Hemen bütün dünyada su kıtlığı yaşanıyor. Hava sıcaklığının artmasıyla, havanın su taşıma kapasitesi artıyor.
Hemen bütün dünyada su kıtlığı yaşanıyor. Hava sıcaklığının artmasıyla, havanın su taşıma kapasitesi artıyor. Neticede yıllık yağış miktarları azalıyor. Diğer yandan yağışın düzeni bozuluyor. Kısa sürede düşen yağışlar, yüzey akışıyla denize koşup gidiyor.
Uzmanlar su kıtlığına karşı çözüm üretmeye çalışıyorlar. Hollanda’da iki üniversite ve bir araştırma enstitüsünün ortaklaşa yaptıkları çalışmanın ilginç sonuçları var.
Toplam tatlı su kaynaklarının çoğunluğu buzullarda depolu olarak bulunuyor. Küresel ısınmayla birlikte bu buz kütleleri deniz suyuna karışıyor. Yine yerkürede bulunan toplam su kaynaklarının %70’i tarımsal sulamada kullanılıyor.
Hollanda’da yapılan araştırmada, neredeyse bir taşla iki kuş vuruluyor. Hollanda’yı model alan çalışmada, Hollanda'nın tarımsal su ihtiyacının dörtte birine kadar olan kısmı geliştirilen yöntem ile karşılanabiliyor.

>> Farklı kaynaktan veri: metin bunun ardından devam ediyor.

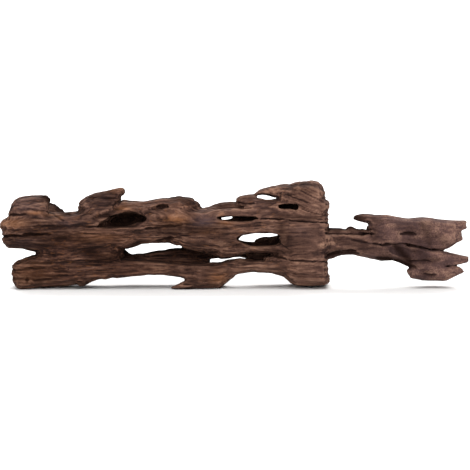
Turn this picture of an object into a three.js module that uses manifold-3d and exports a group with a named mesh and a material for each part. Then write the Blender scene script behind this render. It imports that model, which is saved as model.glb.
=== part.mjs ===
// A weathered honeycomb wood root: a long hollowed trunk of fused strands with lens-shaped
// windows, a narrow neck, and a right end that forks into two split prongs.
// Millimetres, +Z up, +X along the grain, -Y the side that faces the viewer.
//
// Every strand and every hollow runs along the grain, so each is a list of stations
//   [x, top, bottom, front, back]
// with x from the left tip, heights above the ground line, and depths from the middle plane.
import * as THREE from "three";
import { mergeVertices } from "three/addons/utils/BufferGeometryUtils.js";
import Module from "manifold-3d";

const wasm = await Module();
wasm.setup();

// Driving dimensions
const LENGTH = 468; // left tip to right tip
const HEIGHT = 112; // room above the ground, a little over the crown
const DEPTH = 90; // room front to back, a little over the widest place
const OUTSIDE = 70; // a depth past any surface, for cuts that start outside the wood
const SIGHT_FALL = Math.tan(THREE.MathUtils.degToRad(6)); // sections lean down to the back by 6 degrees
const JOINT_GAP = 0.3; // between the trunk and the two prongs that grow from it
const FORK_X = 368.5; // where the neck divides into the prongs
const HOOK_X = 350; // the upper prong's hook reaches left over the neck, as far as this
const HOOK_FLOOR = 63; // and stays above this height there
const SPLIT_FACE = -22; // the depth where the prongs' split meets the front
const SPLIT_RISE = 0.05; // how much the split climbs per millimetre towards the back

// Wood colours, from the dark left end to the paler right end
const TRUNK_COLOUR = "#563e35";
const PRONG_COLOUR = "#624b44";
const WOOD_ROUGHNESS = 0.85;

// The upper trunk, from its blunt left end to the broken right face
const LOG = [
  [0, 65, 58, -20, 12],
  [2.5, 67.5, 46, -26, 18],
  [7, 70, 39.7, -30, 23],
  [19, 73, 39.4, -34, 28],
  [35, 74.5, 36, -35, 31],
  [63, 75, 31, -33, 28],
  [89, 77, 31, -36, 33],
  [104, 78, 33, -35, 36],
  [121, 79.5, 37, -38, 33],
  [139, 81, 43.2, -36, 37],
  [153, 81.5, 45, -38, 36],
  [168, 81.5, 44.8, -35, 37],
  [183, 80, 39.5, -37, 32],
  [202, 79, 35.2, -33, 35],
  [220, 83.1, 29, -36, 31],
  [231, 84.2, 30, -35, 33],
  [249, 84, 34.8, -33, 35],
  [274, 83, 34, -36, 32],
  [299, 84, 28, -38, 38],
  [314, 84, 28, -37, 39],
  [323, 82, 29, -35, 36],
  [327, 79, 32, -30, 30],
];

// Crests that rise from the trunk
const LEFT_CREST = [
  [7.3, 73.5, 62, -24, -12],
  [10.5, 80, 54, -27, -9],
  [13.5, 86.8, 50, -29, -6],
  [20, 89.4, 46, -31, -4],
  [33, 91, 46, -33, -3],
  [42, 91.3, 46, -32, -5],
  [46, 90, 50, -31, -8],
  [48.8, 85, 62, -28, -12],
];
const BACK_CREST = [
  [15, 75, 58, 8, 20],
  [22, 81.5, 50, 4, 28],
  [31, 84, 44, 2, 33],
  [45, 84.6, 42, 4, 31],
  [53, 83, 44, 4, 32],
  [60, 78.4, 50, 8, 28],
  [65.5, 74.6, 60, 10, 22],
];
const HOOK_CREST = [
  [77.2, 83.4, 74, -18, -4],
  [79, 86.8, 60, -23, 0],
  [84, 89.6, 52, -28, 4],
  [94, 94.2, 50, -31, 6],
  [107, 97.2, 54, -31, 5],
  [114, 98.4, 70, -29, 4],
  [118.5, 99, 80, -26, 3],
  [120.5, 99, 91, -24, 2],
  [122.7, 98.6, 93, -21, 0],
  [124.4, 96.8, 94.4, -17, -5],
];
const HUMP = [
  [115, 84, 58, -26, 8],
  [124, 86.1, 50, -31, 16],
  [144, 86.6, 47, -35, 27],
  [159, 89, 47, -36, 24],
  [179, 91, 50, -35, 22],
  [192, 88, 58, -28, 17],
  [196.8, 85, 66, -23, 13],
  [199.7, 81, 74, -17, 8],
];
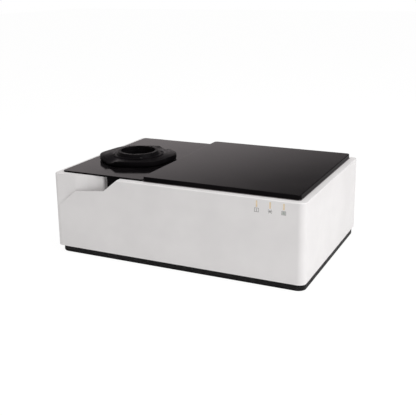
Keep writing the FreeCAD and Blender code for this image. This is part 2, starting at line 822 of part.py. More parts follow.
lid = rounded_plate("lid_body", lid_left, lid_right, lid_front, lid_back, deck, lid_height, lid_corner)
fillet(lid, "lid_edges", lid_edge, lambda edge: lies_at(edge, deck + lid_height))
lid_hollow = rounded_plate("lid_hollow", lid_left + lid_wall, lid_right - lid_wall,
                           lid_front + lid_wall, lid_back - lid_wall, deck - 1,
                           lid_height - lid_wall + 1, lid_corner - lid_wall)
lid_bosses = [
    cylinder(f"lid_boss_{i + 1}", (x, y, deck), lid_boss_radius, lid_height - lid_wall / 2)
    for i, (x, y) in enumerate(lid_screw_places)
]
lid_screw_length = size("lid_screw_length", 6, "screw inside the lid's boss")
lid_boss_holes = [
    cylinder(f"lid_boss_hole_{i + 1}", (x, y, deck - 1), screw_radius, lid_screw_length + 1)
    for i, (x, y) in enumerate(lid_screw_places)
]
lid_shell = cut("lid_shell", lid, [lid_hollow])
keep(cut("top_lid", fuse("lid_full", [lid_shell] + lid_bosses), lid_boss_holes), "top_lid")


def lid_screw(name, x, y):
    head = cylinder(name + "_head", (x, y, ceiling - screw_head_height), screw_head, screw_head_height)
    shank = cylinder(name + "_shank", (x, y, ceiling), screw_radius, deck_thickness + lid_screw_length)
    return fuse(name, [head, shank])


keep(copies("lid_screws", lid_screw, lid_screw_places), "lid_screws")

# Left plate, hinged at its back edge

hinge_y = plate_back
hinge_z = deck + plate_thickness / 2
hinge_places = [(plate_left + plate_right) / 2 + sign * hinge_spread / 2 for sign in (-1, 1)]
hinge_half = hinge_middle / 2 + hinge_gap + hinge_side

plate_block = rounded_plate("plate_block", plate_left, plate_right, plate_front, plate_back, deck,
                            plate_thickness, plate_corner)
fillet(plate_block, "plate_edges", 0.5, lambda edge: lies_at(edge, plate_top))
plate_bore = cylinder("plate_bore", (stage_x, stage_y, deck - 1), bearing_radius, plate_thickness + 2)
hinge_reliefs = [
    box(f"hinge_relief_{i + 1}", (x - hinge_half - hinge_gap, hinge_y - hinge_radius - hinge_gap, deck - 1),
        2 * hinge_half + 2 * hinge_gap, 10, plate_thickness + 2)
    for i, x in enumerate(hinge_places)
]
hinge_barrels = [
    cylinder(f"hinge_barrel_{i + 1}", (x - hinge_middle / 2, hinge_y, hinge_z), hinge_radius,
             hinge_middle, "X")
    for i, x in enumerate(hinge_places)
]
hinge_tongues = [
    box(f"hinge_tongue_{i + 1}",
        (x - hinge_middle / 2, hinge_y - hinge_radius - 1.5, hinge_z - hinge_radius),
        hinge_middle, hinge_radius + 1.5, 2 * hinge_radius)
    for i, x in enumerate(hinge_places)
]
pin_bores = [
    cylinder(f"pin_bore_{i + 1}", (x - hinge_half, hinge_y, hinge_z), hinge_pin_radius,
             2 * hinge_half, "X")
    for i, x in enumerate(hinge_places)
]
plate_open = cut("plate_open", plate_block, [plate_bore] + hinge_reliefs)
plate_full = fuse("plate_full", [plate_open] + hinge_barrels + hinge_tongues)
keep(cut("stage_plate", plate_full, pin_bores), "stage_plate")


def hinge_pin(name, x):
    return cylinder(name, (x - hinge_half, hinge_y, hinge_z), hinge_pin_radius, 2 * hinge_half, "X")


keep(copies("hinge_pins", hinge_pin, [(x,) for x in hinge_places]), "hinge_pins")

pin_clearance = size("pin_clearance", 0.05)


def hinge_bracket(name, x):
    """Leaf on the rim with two knuckles round the pin."""
    leaf = box(name + "_leaf", (x - hinge_half, hinge_y + hinge_radius + 3 * hinge_gap, deck),
               2 * hinge_half, hinge_leaf - 1, 2 * hinge_radius)
    pieces = [leaf]
    for side, start in (("left", x - hinge_half), ("right", x + hinge_middle / 2 + hinge_gap)):
        knuckle = cylinder(f"{name}_{side}_knuckle", (start, hinge_y, hinge_z), hinge_radius,
                           hinge_side, "X")
        web = box(f"{name}_{side}_web", (start, hinge_y, hinge_z - hinge_radius), hinge_side,
                  hinge_radius + 4 * hinge_gap, 2 * hinge_radius)
        pieces += [knuckle, web]
    bore = cylinder(name + "_bore", (x - hinge_half - 1, hinge_y, hinge_z),
                    hinge_pin_radius + pin_clearance, 2 * hinge_half + 2, "X")
    return cut(name, fuse(name + "_solid", pieces), [bore])


keep(copies("hinge_brackets", hinge_bracket, [(x,) for x in hinge_places]), "hinge_brackets")

# Lift tab: hangs from the plate's front edge inside the finger recess

tab_left = left + scoop_end_x + tab_clearance
tab_right = left + notch_end_x - tab_clearance
tab_block = box("tab_block", (tab_left, plate_front + 1, deck - tab_depth), tab_right - tab_left,
                tab_thickness, tab_depth)
tab_foot = box("tab_foot", (tab_left, plate_front + 1, deck - tab_depth), tab_right - tab_left,
               tab_thickness + 2, 3)
keep(round_edges("lift_tab", fuse("tab_solid", [tab_block, tab_foot]), 1.2,
                 lambda edge: lies_at(edge, deck - tab_depth) and edge.BoundBox.XLength > 1), "lift_tab")

# Bearing ring in the left plate

bearing_sleeve = cylinder("bearing_sleeve", (stage_x, stage_y, deck - bearing_drop), bearing_radius,
                          bearing_drop + plate_thickness)
bearing_rim = cylinder("bearing_rim", (stage_x, stage_y, plate_top), bearing_flange,
                       bearing_flange_thickness)
bearing_bore = cylinder("bearing_bore", (stage_x, stage_y, deck - bearing_drop - 1),
                        hub_radius + hub_clearance, bearing_drop + plate_thickness + 4)
keep(cut("stage_bearing", fuse("bearing_solid", [bearing_sleeve, bearing_rim]), [bearing_bore]),
     "stage_bearing")

# Turntable: a bevelled octagon with a hub through the bearing, built on its own axis

collar_screw_ring = (collar_foot + collar_flange) / 2
gear_screw_ring = (hub_radius + gear_bore) / 2


def around(count, first=0.0):
    """Unit directions of evenly spaced spots on a ring."""
    angles = [math.radians(first + 360 * i / count) for i in range(count)]
    return [(math.cos(angle), math.sin(angle)) for angle in angles]


collar_screw_spots = around(4, 45)
gear_screw_spots = around(6)

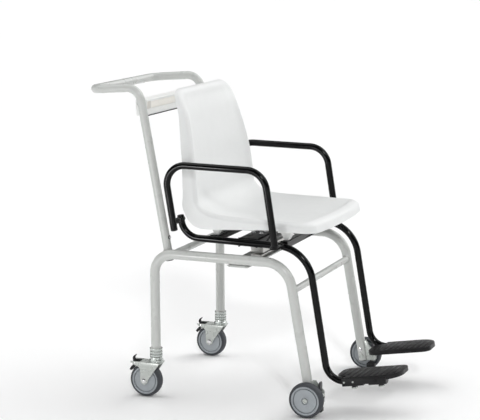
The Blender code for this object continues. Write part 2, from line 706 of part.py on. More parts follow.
# ------------------------------------------------------------------- read-out
z0, z1 = HOUSING_Z
outline = rounded([(-HOUSING_X, z0), (HOUSING_X, z0), (HOUSING_X, z1), (-HOUSING_X, z1)], [5] * 4)
pocket = [(-196, z0 + 3), (196, z0 + 3), (196, z1 - 3), (-196, z1 - 3)]
union("display_housing", "housing_plastic",
      [prism_mesh([(px, HOUSING_FRONT, pz) for px, pz in outline], (0, HOUSING_SPLIT - HOUSING_FRONT, 0))],
      [prism_mesh([(px, HOUSING_FRONT + 3, pz) for px, pz in pocket], (0, 40, 0)),
       prism_mesh([(-171, 234, 838), (186, 234, 838), (186, 234, 857), (-171, 234, 857)], (0, 2.8, 0))])
LCD = (-62, 62, 828, 854)
BATTERY = (-182, -92, 825, 856)
BUTTONS = (("power_button", 96), ("hold_button", 126), ("tare_button", 156))
BUTTON_Z = 841


def rear_plate(x0, x1, za, zb, y0, y1):
    return box_mesh((x0, x1), (y0, y1), (za, zb))


union("display_back_cover", "housing_plastic",
      [prism_mesh([(px, HOUSING_SPLIT + GAP, pz) for px, pz in outline], (0, HOUSING_REAR - HOUSING_SPLIT - GAP, 0))],
      [rear_plate(*LCD, 260, 280), rear_plate(*BATTERY, 260, 280)]
      + [rod_mesh((bx, 0, BUTTON_Z), (0, 1, 0), 6.9, 260, 280, 16) for _, bx in BUTTONS])
solid("lcd_window", rear_plate(LCD[0] + 0.4, LCD[1] - 0.4, LCD[2] + 0.4, LCD[3] - 0.4, 266.5, 271.2), "lcd_glass")
solid("display_board", rear_plate(-74, 176, 822, 859, 254, 256), "board_green")
solid("battery_pack", rear_plate(-178, -96, 829, 853, 241, 262), "battery_wrap")
HINGE = (270.2, 853.8)
cover_outline = [(HINGE[0] + 1.6 * math.cos(math.radians(a)), HINGE[1] + 1.6 * math.sin(math.radians(a)))
                 for a in (0, 30, 60, 90, 120, 150, 180)] + [(268.6, 825.5), (271.8, 825.5)]
solid("battery_cover", profile_x(cover_outline, BATTERY[0] + 0.4, BATTERY[1] - 0.4), "housing_plastic",
      origin=(-137, *HINGE))
for name, bx in BUTTONS:
    solid(name, turned_mesh((bx, 0, BUTTON_Z), (0, 1, 0), [
        (0, 263), (8.2, 263), (8.2, 265.5), (6.5, 265.5), (6.5, 273), (5.7, 273.8), (0, 273.8)], 16),
        "button_plastic", origin=(bx, HOUSING_REAR, BUTTON_Z))
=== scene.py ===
"""Looks of the digital chair scale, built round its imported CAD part.  Measures
are millimetres in the CAD's own drawing frame; Y_SHIFT brings them to the frame
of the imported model.  +Z up, the chair faces -Y, +X is the sitter's left."""

import json
import math

import bmesh
import bpy
from mathutils import Matrix, Vector

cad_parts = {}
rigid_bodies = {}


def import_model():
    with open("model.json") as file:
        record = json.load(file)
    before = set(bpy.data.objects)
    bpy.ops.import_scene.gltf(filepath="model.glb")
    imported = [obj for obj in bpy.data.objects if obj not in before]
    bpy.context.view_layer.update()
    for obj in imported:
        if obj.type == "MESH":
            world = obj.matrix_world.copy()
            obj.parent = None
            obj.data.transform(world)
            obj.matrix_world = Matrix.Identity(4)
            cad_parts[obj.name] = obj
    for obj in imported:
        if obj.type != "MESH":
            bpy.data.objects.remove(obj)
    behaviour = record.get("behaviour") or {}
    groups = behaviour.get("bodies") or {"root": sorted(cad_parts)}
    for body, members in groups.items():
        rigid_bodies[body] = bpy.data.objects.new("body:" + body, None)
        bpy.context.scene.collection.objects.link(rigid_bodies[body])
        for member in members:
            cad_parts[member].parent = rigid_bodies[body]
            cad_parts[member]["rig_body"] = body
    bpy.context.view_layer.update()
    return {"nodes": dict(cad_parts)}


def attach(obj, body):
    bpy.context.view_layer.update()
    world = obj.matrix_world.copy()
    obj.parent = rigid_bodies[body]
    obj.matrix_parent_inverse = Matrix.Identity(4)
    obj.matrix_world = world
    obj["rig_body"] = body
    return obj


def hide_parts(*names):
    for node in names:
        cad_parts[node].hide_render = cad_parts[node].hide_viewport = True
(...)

Atık su arıtma tesisleri, sınırlı tatlı su kaynaklarının kalitesini düşüren uygulamaların olumsuz etkilerini ortadan kaldırabiliyor. Bu suyun doğrudan veya bir arıtma daha yaparak tekrar kullanmak mümkün görünüyor. Doğrudan kullanımı riskli görünüyor. Hastalık mikroplarını taşıyor olması, aynı zamanda toprağı kirletecek ağır metal, deterjan, sentetik kimyasal ve benzeri materyalleri taşıması uzun vadede sorun yaratabilir.
Halen arıtılmış evsel atık suları çoğunlukla doğrudan nehir ve göl gibi yüzey sularına deşarj edilmektedir. Geleneksel atık su arıtma tesisleri birçok mikro kirletici maddeyi giderememektedir. Bu, arıtılmış atık suyun farmasötikler, antibiyotiğe dirençli bakteriler ve çok çeşitli başka kimyasallar içerdiği anlamına gelmektedir. Böyle bir suyun deşarjı özellikle yaz aylarında bir sorun teşkil etmektedir:
Sulama talebinin yüksek ve su tedarikinin kıt olduğu durumlarda, arıtma suları sulu tarımda kullanılabilir. Yaz döneminde akarsu, gölet ve barajlardan tedarik edilen su, yağmurlama, damlama ve benzeri şekillerde ürünleri sulamada kullanılmaktadır. Aslında akarsu, gölet ve barajlardan tedarik edilen sular da kirletici maddeler içermektedir.
Atık suyun doğrudan kullanımı yerine yer altı suları sulamada kullanıldığında, atık suyun sorunları ortadan kalkmaktadır.
Anılan araştırmada toprağın mükemmel bir filtre olduğu belirtilmektedir. Arıtılmış suların toprak içerisindeki aküferlere deşarj edilmesiyle daha temiz hale gelebileceği belirtilmektedir. Bu şekilde, kimyasalların ve mikropların yayılması azalmakta ve sulamada kullanılan suyun kalitesi iyileşmektedir.
Araştırmacılar, 1.9 milyon hektar tarım arazisi olan Hollanda’nın tarımsal sulamada kullandığı su miktarının arıtma tesislerinden nehirlere deşarj edilen suyun %10’u kadar olduğunu belirtmektedirler. Basit uygulamalarla yaz döneminde tarımsal sulamada kullanılacak suyun dörtte birinin arıtma sularıyla karşılanabileceğini belirten uzmanlar, toprağın en iyi arıtıcı olduğunu, arıtma sularıyla yer altı sularının belirli bölgelerde beslenebileceğini kaydetmektedirler.
Türkiye son yıllarda ciddi kuraklıklar yaşamaya başladı. Bazı göletlerde su birikmediği için sulama programları yapılamadı. Bazılarında da yaz sonuna doğru su tükendi. Kısıtlı sulama uygulamaları için çalışmalar yapılsa da yeni su kaynaklarına ihtiyaç duyuluyor. Bu meyanda şehir arıtma suları önemli bir potansiyel oluşturuyor. En azından toprak filtreden geçirilebilir.